Dengan intervensi dari sisi permintaan, kemungkinan ekonomi Indonesia bisa keluar dari resesi masih 50:50. Untuk itu, pengusaha meminta pemerintah memperlancar distribusi stimulus bagi perlaku usaha dan masyarakat yang membutuhkan agar perekonomian nasional terus bergerak.
Dengan intervensi dari sisi permintaan, kemungkinan ekonomi Indonesia bisa keluar dari resesi masih 50:50.
Pembenahan
Secara umum, dari sisi perencanaan, berbagai insentif yang telah dicanangkan pemerintah dapat dikatakan cukup baik. Namun, di level eksekusi, berbagai program tersebut masih perlu dibenahi, terutama dalam koordinasi untuk meningkatkan daya serap anggaran pemulihan ekonomi nasional.
Serapan anggaran memang masih menjadi masalah klasik pemerintah. Dari anggaran untuk program pemulihan ekonomi nasional yang sebesar Rp 695 triliun, baru sekitar 19 persen yang terealisasi atau terserap.

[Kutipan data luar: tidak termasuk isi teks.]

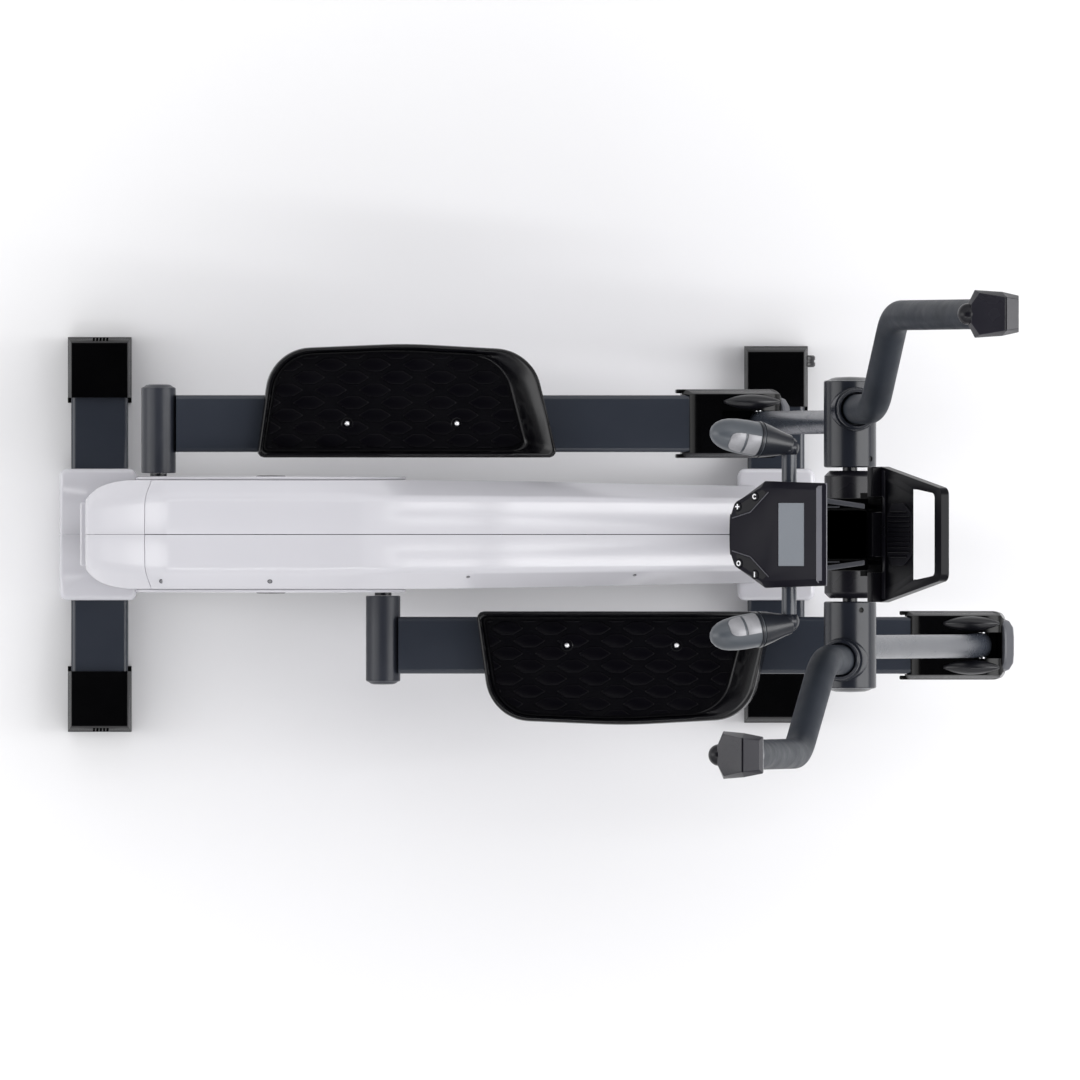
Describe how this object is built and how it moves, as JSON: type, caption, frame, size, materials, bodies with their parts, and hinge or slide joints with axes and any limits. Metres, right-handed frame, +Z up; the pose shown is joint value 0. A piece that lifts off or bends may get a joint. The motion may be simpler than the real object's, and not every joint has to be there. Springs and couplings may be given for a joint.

Dalam memperkuat koordinasi dan pengawasan agar penyerapan anggaran pemulihan ekonomi nasional semakin optimal, pemerintah juga mesti bekerja sama dengan lembaga, seperti Badan Pemeriksa Keuangan dan Komisi Pembarantasan Korupsi.
Setiap perangkat pemerintah daerah juga mesti dipastikan dapat menjalankan pengawasan yang tepat guna mengggeliatkan kembali perdagangan di Tanah Air. Namun, tetap harus dipastikan, peraturan pemerintah bisa lebih fleksibel agar dapat disesuaikan dengan kondisi terkini.